Stored items from a collection
▬▬▬
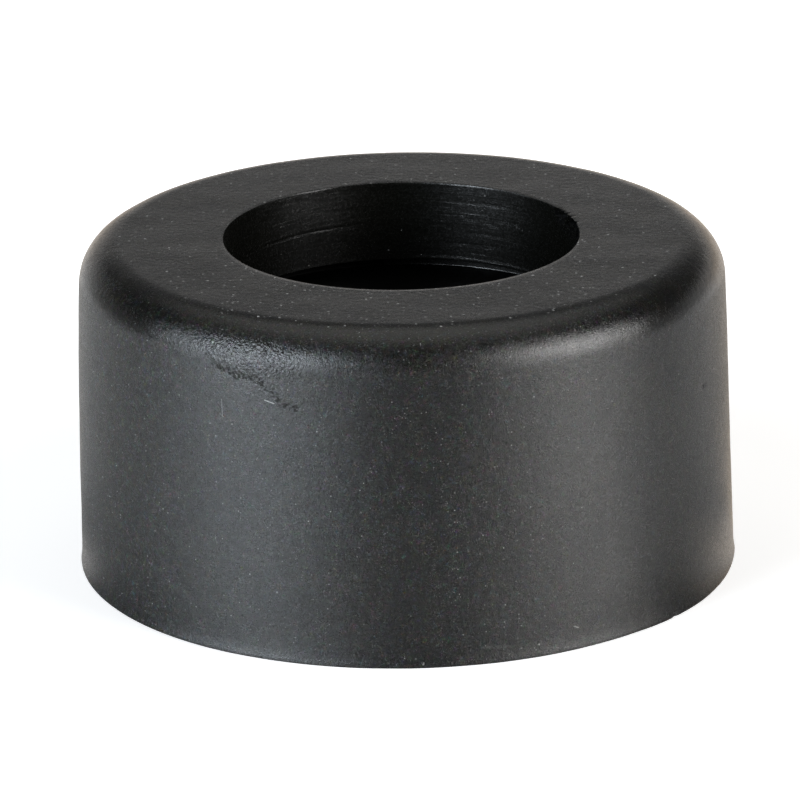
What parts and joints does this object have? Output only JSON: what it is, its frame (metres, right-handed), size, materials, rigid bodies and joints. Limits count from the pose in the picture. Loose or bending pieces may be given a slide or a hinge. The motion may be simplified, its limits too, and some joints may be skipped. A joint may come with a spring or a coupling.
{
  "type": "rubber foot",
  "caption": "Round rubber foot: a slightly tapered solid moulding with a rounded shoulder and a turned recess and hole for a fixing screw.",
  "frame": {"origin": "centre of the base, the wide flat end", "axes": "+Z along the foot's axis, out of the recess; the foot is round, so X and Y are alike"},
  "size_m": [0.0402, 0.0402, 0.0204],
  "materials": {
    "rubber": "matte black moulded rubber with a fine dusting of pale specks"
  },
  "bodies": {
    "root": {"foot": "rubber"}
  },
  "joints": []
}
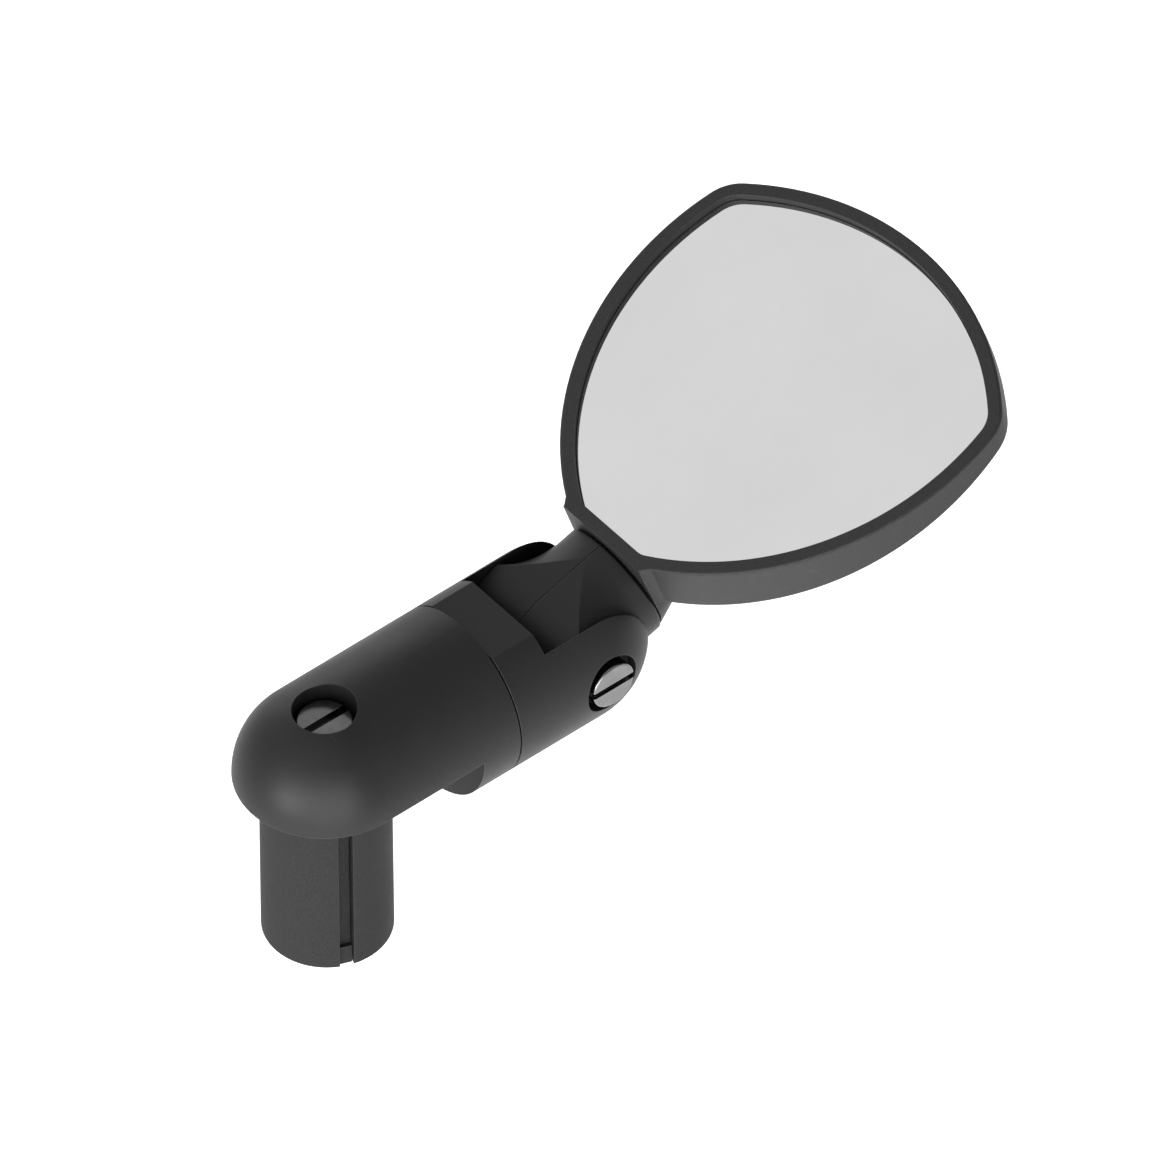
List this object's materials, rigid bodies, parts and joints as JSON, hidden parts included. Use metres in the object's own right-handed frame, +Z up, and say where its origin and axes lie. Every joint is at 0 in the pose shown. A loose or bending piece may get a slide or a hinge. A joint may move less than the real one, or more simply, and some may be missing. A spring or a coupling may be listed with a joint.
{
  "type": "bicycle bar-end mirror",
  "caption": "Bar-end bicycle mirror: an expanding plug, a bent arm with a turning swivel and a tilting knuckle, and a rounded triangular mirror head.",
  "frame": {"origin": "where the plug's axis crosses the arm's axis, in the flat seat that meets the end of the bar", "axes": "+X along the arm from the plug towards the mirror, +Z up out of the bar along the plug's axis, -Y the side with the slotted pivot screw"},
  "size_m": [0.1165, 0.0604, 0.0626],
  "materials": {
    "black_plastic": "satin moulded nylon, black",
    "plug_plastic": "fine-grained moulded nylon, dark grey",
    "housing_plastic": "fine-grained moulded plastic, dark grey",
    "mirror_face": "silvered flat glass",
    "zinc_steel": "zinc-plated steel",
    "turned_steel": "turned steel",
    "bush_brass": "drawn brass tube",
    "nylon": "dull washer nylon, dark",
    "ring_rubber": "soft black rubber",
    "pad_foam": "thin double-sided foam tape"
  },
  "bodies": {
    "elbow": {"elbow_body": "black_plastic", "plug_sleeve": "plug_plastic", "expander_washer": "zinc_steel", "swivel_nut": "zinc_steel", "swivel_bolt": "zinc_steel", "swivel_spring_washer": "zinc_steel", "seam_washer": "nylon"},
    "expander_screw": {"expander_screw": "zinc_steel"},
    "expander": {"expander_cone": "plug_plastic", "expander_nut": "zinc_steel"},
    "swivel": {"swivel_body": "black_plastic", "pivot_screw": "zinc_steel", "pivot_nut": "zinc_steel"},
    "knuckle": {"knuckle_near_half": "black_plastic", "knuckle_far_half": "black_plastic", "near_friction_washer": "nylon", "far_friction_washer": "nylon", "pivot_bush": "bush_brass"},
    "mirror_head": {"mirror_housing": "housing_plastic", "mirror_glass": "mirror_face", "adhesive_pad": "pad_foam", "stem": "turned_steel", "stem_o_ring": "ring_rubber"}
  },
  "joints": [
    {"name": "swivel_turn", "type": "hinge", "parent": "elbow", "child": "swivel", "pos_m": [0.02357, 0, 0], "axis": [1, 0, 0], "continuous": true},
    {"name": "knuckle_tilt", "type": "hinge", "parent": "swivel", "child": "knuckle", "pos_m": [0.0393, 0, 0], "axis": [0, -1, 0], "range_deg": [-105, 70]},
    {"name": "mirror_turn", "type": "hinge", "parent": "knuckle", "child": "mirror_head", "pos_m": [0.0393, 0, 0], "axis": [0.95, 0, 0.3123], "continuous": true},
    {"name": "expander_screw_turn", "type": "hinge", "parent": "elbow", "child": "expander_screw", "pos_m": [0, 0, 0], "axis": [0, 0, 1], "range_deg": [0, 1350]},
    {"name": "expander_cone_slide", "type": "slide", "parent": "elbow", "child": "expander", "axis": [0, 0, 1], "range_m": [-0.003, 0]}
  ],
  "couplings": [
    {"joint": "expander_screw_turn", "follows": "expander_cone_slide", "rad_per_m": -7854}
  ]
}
▬▬▬
— SHORT EXERCISE —
Identify which lines contain the word "origin" and copy each one.

— SOLUTION —
  "frame": {"origin": "centre of the base, the wide flat end", "axes": "+Z along the foot's axis, out of the recess; the foot is round, so X and Y are alike"},
List this object's materials, rigid bodies, parts and joints as JSON, hidden parts included. Use metres in the object's own right-handed frame, +Z up, and say where its origin and axes lie. Every joint is at 0 in the pose shown. A loose or bending piece may get a slide or a hinge. A joint may move less than the real one, or more simply, and some may be missing. A spring or a coupling may be listed with a joint.
  "frame": {"origin": "where the plug's axis crosses the arm's axis, in the flat seat that meets the end of the bar", "axes": "+X along the arm from the plug towards the mirror, +Z up out of the bar along the plug's axis, -Y the side with the slotted pivot screw"},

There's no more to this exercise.